2. Screenshots without metadata
A screenshot is easy to produce and easy to misunderstand. Without run context, it is not strong evidence.
3. Manual evidence folders
If your team spends hours assembling folders, naming files, and cross-checking timestamps, the system is not really supporting regulated releases.
4. Approval by comment only
A comment in a chat tool or ticket is not a durable approval record unless it is linked, preserved, and governed.
5. No handling for retries and reruns
Reruns are common in test automation, especially in unstable environments. The platform should clearly distinguish original runs from reruns and explain why a rerun happened.

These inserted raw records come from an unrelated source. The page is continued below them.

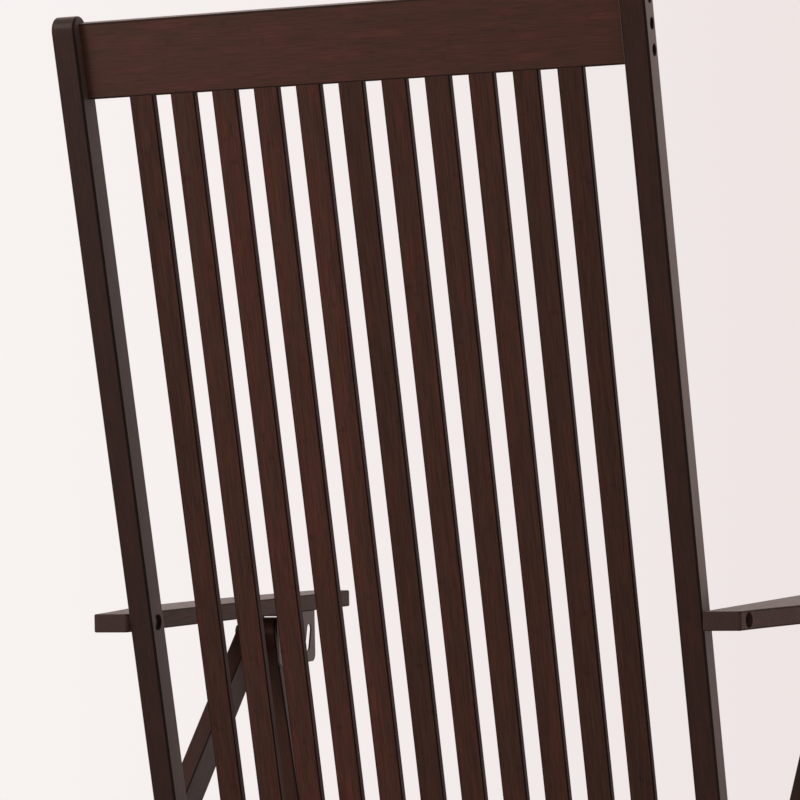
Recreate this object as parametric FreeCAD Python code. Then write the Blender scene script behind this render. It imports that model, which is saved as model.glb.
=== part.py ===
import FreeCAD, Part
import math
import os

# Folding recliner of stained laminated bamboo.
# Millimetres. The chair faces -Y, +Z is up, its left side is +X, and it stands on z = 0.
# The frame's origin is on the floor, below the middle of the whole chair.

Vector = FreeCAD.Vector
X_AXIS = Vector(1, 0, 0)
Y_AXIS = Vector(0, 1, 0)
Z_AXIS = Vector(0, 0, 1)

# Side view: angles in degrees, height above the floor
arm_pivot_height = 611.3
back_lean = 18.0
arm_rise = 3.3
rear_leg_slope = 45.3
front_leg_slope = 21.0
seat_rise = 5.5

# Boards and clearances
rail_board = 16.0
edge_round = 1.5
hinge_clearance = 0.05
play = 0.3
overcut = 1.0

# Backrest
back_half_width = 273.6
stile_width = 22.6
stile_depth = 26.3
stile_edge_round = 2.2
stile_above_pivot = 563.0
stile_below_crossing = 88.0
rail_thickness = 15.3
rail_edge_round = 2.0
top_rail_low = 488.0
top_rail_high = 556.0
bottom_rail_height = 40.0
bottom_rail_gap = 34.0
rail_screw_heights = (498.2, 520.6, 543.0)
rail_screw_inset = 4.8
bottom_screw_inset = 10.0
rail_counterbore_depth = 11.0
rail_screw_bite = 18.0

# Slats of back and seat
slat_count = 11
slat_width = 22.9
slat_thickness = 9.0
slat_pitch = 39.9
slat_edge_round = 1.3
back_slat_recess = 0.5
seat_slat_recess = 1.5
tenon = 8.0

# Arms: x of the edges, and lengths from the pivot
arm_thickness = 17.0
arm_inner = 273.9
arm_behind_pivot = 17.5
arm_ahead_of_pivot = 547.0
arm_rear_outer = 308.3
arm_widest = 344.0
arm_front_outer = 323.0
arm_corner_round = 14.0
arm_rear_round = 3.0
arm_flare = ((370.0, 339.0), (240.0, arm_widest), (140.0, 339.0), (55.0, 322.0))

# Bracket under each arm, measured from the arm's centre line
steel = 2.0
bracket_inner = 275.0
bracket_start = 342.0
bracket_end = 439.5
bracket_drop = 61.5
bracket_corner = 8.0
flange_width = 18.0
slot_width = 11.0
slot_drop = 44.7
finger_drop = 27.4
finger_lean = 16.5
finger_count = 4
finger_pitch = 22.6
pin_along_arm = 356.4
pin_drop = 26.4
bracket_screw_inset = 12.0
bracket_screw_offset = 11.0
bracket_screw_bite = 11.0

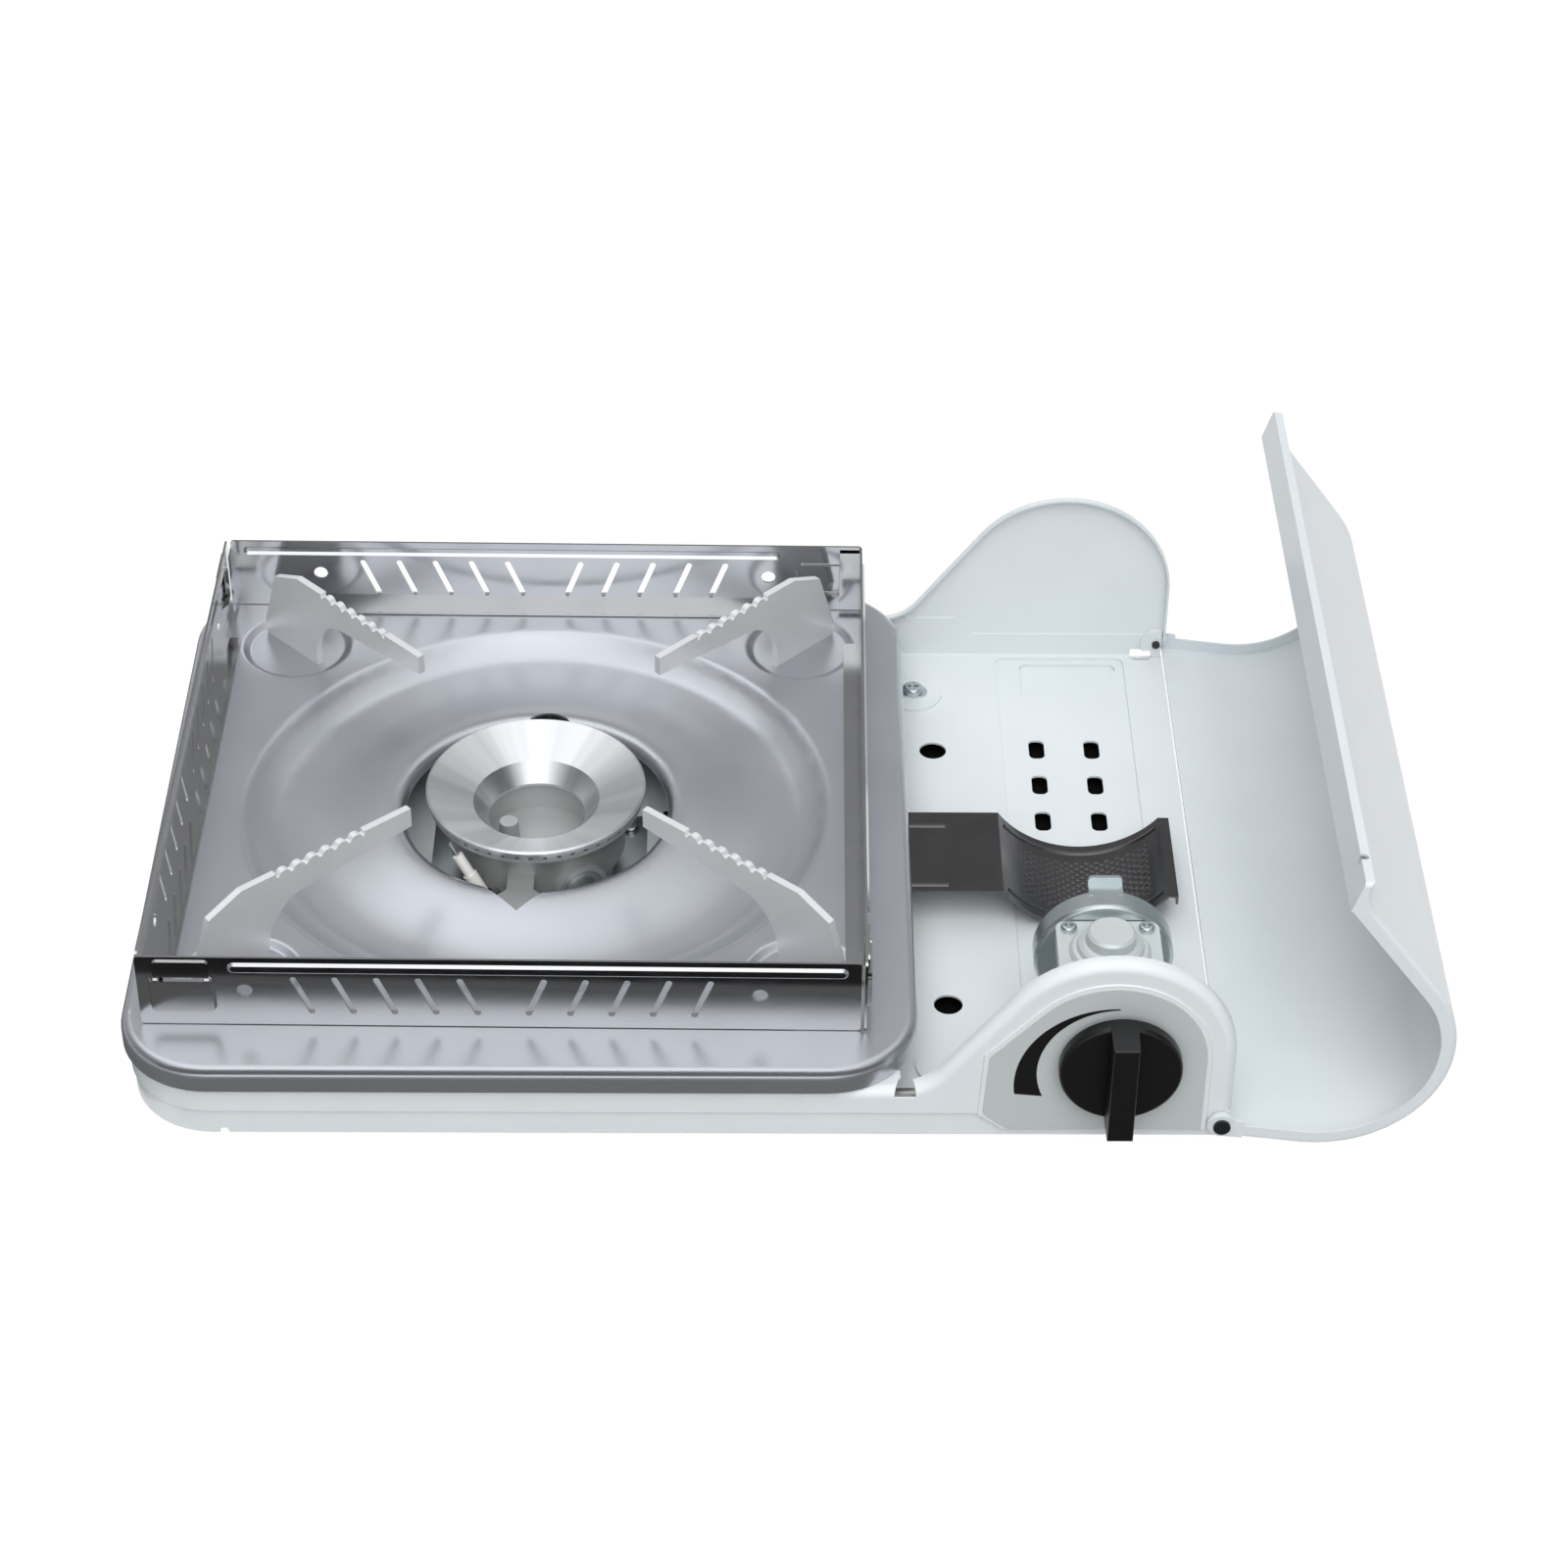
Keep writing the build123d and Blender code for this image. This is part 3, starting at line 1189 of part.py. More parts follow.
trough_r = canister_r + bead_rise + 0.1  # upper face of the trough, under its beads
trough_out_r = trough_r + sheet
trough_join = sqrt(trough_out_r**2 - (canister_z - heat_z + sheet) ** 2)
trough_end = sqrt(trough_r**2 - heat_end**2)
trough_end_out = heat_end * trough_out_r / trough_r
with BuildPart() as heat_plate:
    join_in = sqrt(trough_r**2 - (canister_z - heat_z) ** 2)
    lip_x = bay_x + trough_end_out + heat_lip
    lip_z = canister_z - trough_end * trough_out_r / trough_r
    with BuildSketch(Plane.XZ.offset(-heat_back)):
        with BuildLine():
            Line((heat_left, heat_z), (bay_x - join_in, heat_z))
            ThreePointArc((bay_x - join_in, heat_z), (bay_x, canister_z - trough_r),
                          (bay_x + heat_end, canister_z - trough_end))
            Line((bay_x + heat_end, canister_z - trough_end), (lip_x, lip_z + 0.4))
            Line((lip_x, lip_z + 0.4), (lip_x, lip_z - 3.0))
            Line((lip_x, lip_z - 3.0), (lip_x - sheet, lip_z - 3.0))
            Line((lip_x - sheet, lip_z - 3.0), (lip_x - sheet, lip_z - 0.4))
            Line((lip_x - sheet, lip_z - 0.4), (bay_x + trough_end_out, lip_z))
            ThreePointArc((bay_x + trough_end_out, lip_z), (bay_x, canister_z - trough_out_r),
                          (bay_x - trough_join, heat_z - sheet))
            Line((bay_x - trough_join, heat_z - sheet), (heat_left, heat_z - sheet))
            Line((heat_left, heat_z - sheet), (heat_left, heat_z))
        make_face()
    extrude(amount=heat_w)
    # round beads across the trough and along the flat, hollow below
    bead_deep = bead_r - bead_rise
    bead_spots = (heat_back - bead_in, heat_back - heat_w + bead_in)
    flat_spots = (heat_back - flat_bead_back, heat_back - heat_w + flat_bead_front)
    bead_turn = radians(bead_first)
    bead_plane = Plane(
        origin=(bay_x, 0, canister_z),
        x_dir=(0, 1, 0),
        z_dir=(cos(bead_turn), 0, -sin(bead_turn)),
    )
    canister_axis = Axis((bay_x, 0, canister_z), (0, 1, 0))
    for radius, bead_mode in ((bead_r, Mode.ADD), (bead_r - sheet, Mode.SUBTRACT)):
        with BuildSketch(bead_plane):
            for bead_y in bead_spots:
                with Locations((bead_y, -trough_r - bead_deep)):
                    Circle(radius)
            with Locations((0, -trough_out_r - 5)):
                Rectangle(400, 10, mode=Mode.SUBTRACT)
        revolve(axis=canister_axis, revolution_arc=bead_sweep, mode=bead_mode)
        with BuildSketch(Plane.YZ.offset(wall_x - 14)):
            for bead_y in flat_spots:
                with Locations((bead_y, heat_z - bead_deep)):
                    Circle(radius)
            with Locations((0, heat_z - sheet - 5)):
                Rectangle(400, 10, mode=Mode.SUBTRACT)
        extrude(amount=bead_to - wall_x + 14, mode=bead_mode)
seat("heat_plate", heat_plate.part)

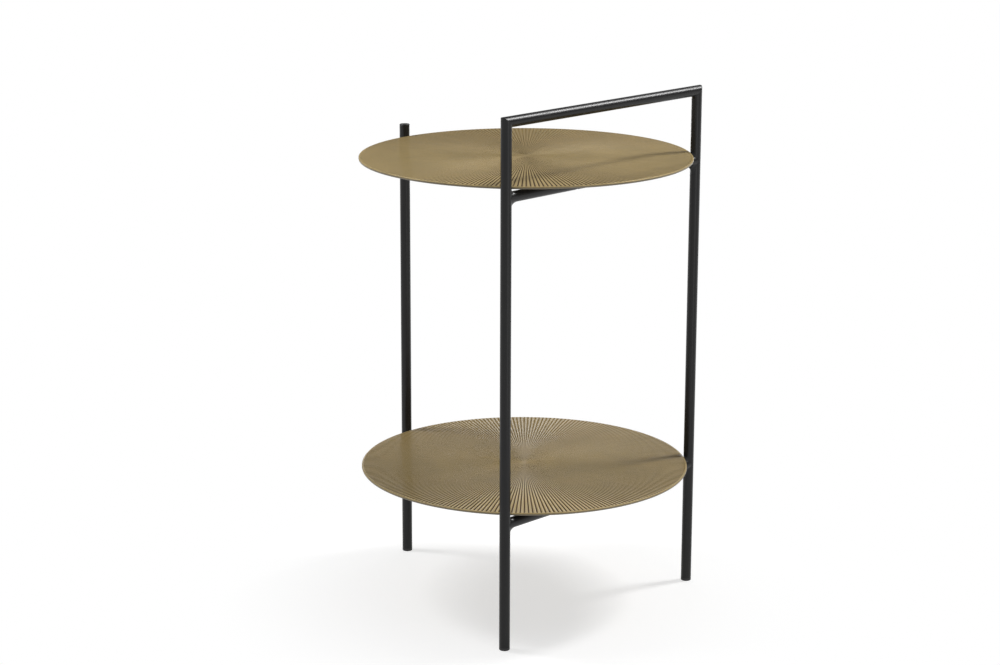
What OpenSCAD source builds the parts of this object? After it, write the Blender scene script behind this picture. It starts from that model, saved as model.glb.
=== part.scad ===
// Side table with two round trays on a frame of welded round tube.
// Three legs stand just outside the rims of the trays. A straight handle joins
// the tops of the two front legs, and the back leg ends just above the upper tray.
// Units are millimetres, +Z is up, and the floor is at z = 0.

/* [Trays] */
// Diameter of each round tray
tray_d = 400; // [320:5:500]
// Thickness of a tray
tray_t = 3; // [2.6:0.1:6]
// Radius that rounds a tray's rim, above and below
rim_r = 1; // [0.4:0.1:1.2]
// Height of the lower tray's top above the floor
lower_tray_z = 165; // [100:1:300]
// Diameter of the cast bosses under a tray
boss_d = 14; // [10:1:20]
// Height of the cast bosses under a tray
boss_h = 2; // [1:0.5:5]
// Depth of a boss's tapped hole within the tray itself
tap_depth = 1.8; // [1:0.1:2]

/* [Frame] */
// Height of the top of the handle above the floor
total_h = 628; // [520:1:800]
// Height of the handle's top above the upper tray
handle_rise = 80; // [50:1:140]
// Outside diameter of every tube
tube_d = 12.7; // [11.5:0.1:18]
// Wall of every tube
tube_wall = 1.5; // [1:0.1:1.6]
// Gap between a tray's rim and each leg
leg_gap = 1.6; // [1:0.1:6]
// Angle at the trays' centre between the front and each front leg
front_leg_angle = 53; // [40:1:62]
// Height of the back leg's top above the upper tray
back_leg_rise = 14; // [6:1:40]

/* [End cap of the back leg] */
// Thickness of the cap above the tube
cap_h = 2; // [1:0.5:4]
// Chamfer around the cap's top
cap_chamfer = 0.5; // [0.2:0.1:0.8]
// Length of the cap's spigot inside the tube
cap_spigot_l = 6; // [3:1:12]

/* [Foot glides] */
// Height of a glide's head below its leg
glide_h = 3.5; // [2:0.5:8]
// Radius that rounds a glide's lower edge
glide_r = 1.2; // [0.4:0.1:1.6]
// Length of a glide's spigot inside the leg
glide_spigot_l = 12; // [6:1:25]
// Radial clearance of a spigot in its tube
spigot_clear = 0.1; // [0.05:0.05:0.3]

/* [Welds] */
// Length of a weld's legs above a bar's end
weld_leg_above = 5; // [3:0.5:7]
// Length of a weld's legs below a bar's end
weld_leg_below = 11; // [3:0.5:14]
// Length of a weld's legs beside a stem bar's front end
weld_leg_beside = 6; // [3:0.5:7]
// Width of each of these welds across its tube
weld_w = 8; // [4:0.5:9]
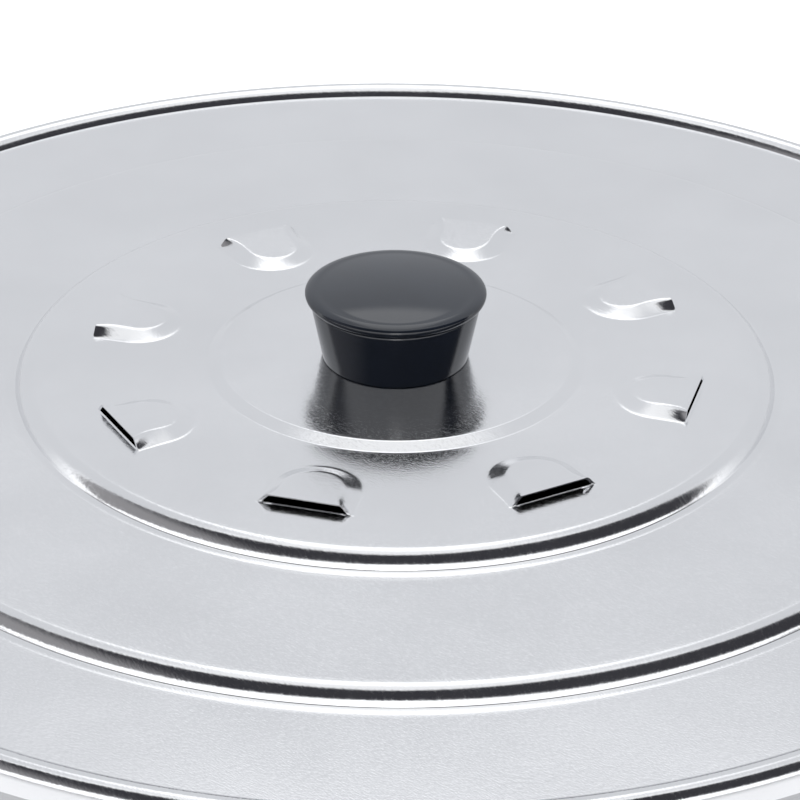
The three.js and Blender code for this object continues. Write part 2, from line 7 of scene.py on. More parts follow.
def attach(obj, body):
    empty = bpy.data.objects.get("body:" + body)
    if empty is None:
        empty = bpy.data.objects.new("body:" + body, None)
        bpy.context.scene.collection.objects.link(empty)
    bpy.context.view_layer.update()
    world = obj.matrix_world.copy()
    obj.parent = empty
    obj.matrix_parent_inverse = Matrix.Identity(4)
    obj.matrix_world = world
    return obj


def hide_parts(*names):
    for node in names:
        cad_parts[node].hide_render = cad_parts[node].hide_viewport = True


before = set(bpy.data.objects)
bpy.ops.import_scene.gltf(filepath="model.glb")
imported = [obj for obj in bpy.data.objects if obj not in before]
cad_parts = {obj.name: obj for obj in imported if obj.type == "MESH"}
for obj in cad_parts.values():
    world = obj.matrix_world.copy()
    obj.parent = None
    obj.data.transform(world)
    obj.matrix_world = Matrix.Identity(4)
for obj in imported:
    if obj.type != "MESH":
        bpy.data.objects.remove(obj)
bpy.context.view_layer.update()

What a strong platform should make easy
A mature AI testing platform should let your team do the following with minimal manual work:
- Link every governed test to a release or change request
- Preserve immutable evidence for each execution
- Show who approved what, and when
- Capture model, prompt, environment, and data lineage where relevant
- Export a complete release packet on demand
- Retain logs long enough for audit and incident review
- Enforce access control and separation of duties
- Support reproducibility or explain why exact reproduction is impossible
That combination is what turns test automation into a defensible part of release governance.
Final buying advice
For regulated teams, the right question is not whether an AI testing platform can run tests. Most can, at least for some definition of testing. The real question is whether the platform can preserve trustworthy evidence across the full lifecycle of a release, from authoring and execution through approval, export, and later review.
If you are comparing products, prioritize audit trail depth, evidence capture, traceability, approval controls, and exportability before you worry about polish or dashboard aesthetics. Those are the features that determine whether the system is genuinely usable in regulated software releases.
If the vendor can show a complete, review-ready chain from test intent to proof to approval, you have something worth considering. If they cannot, you may be buying another testing interface, not an evidence system.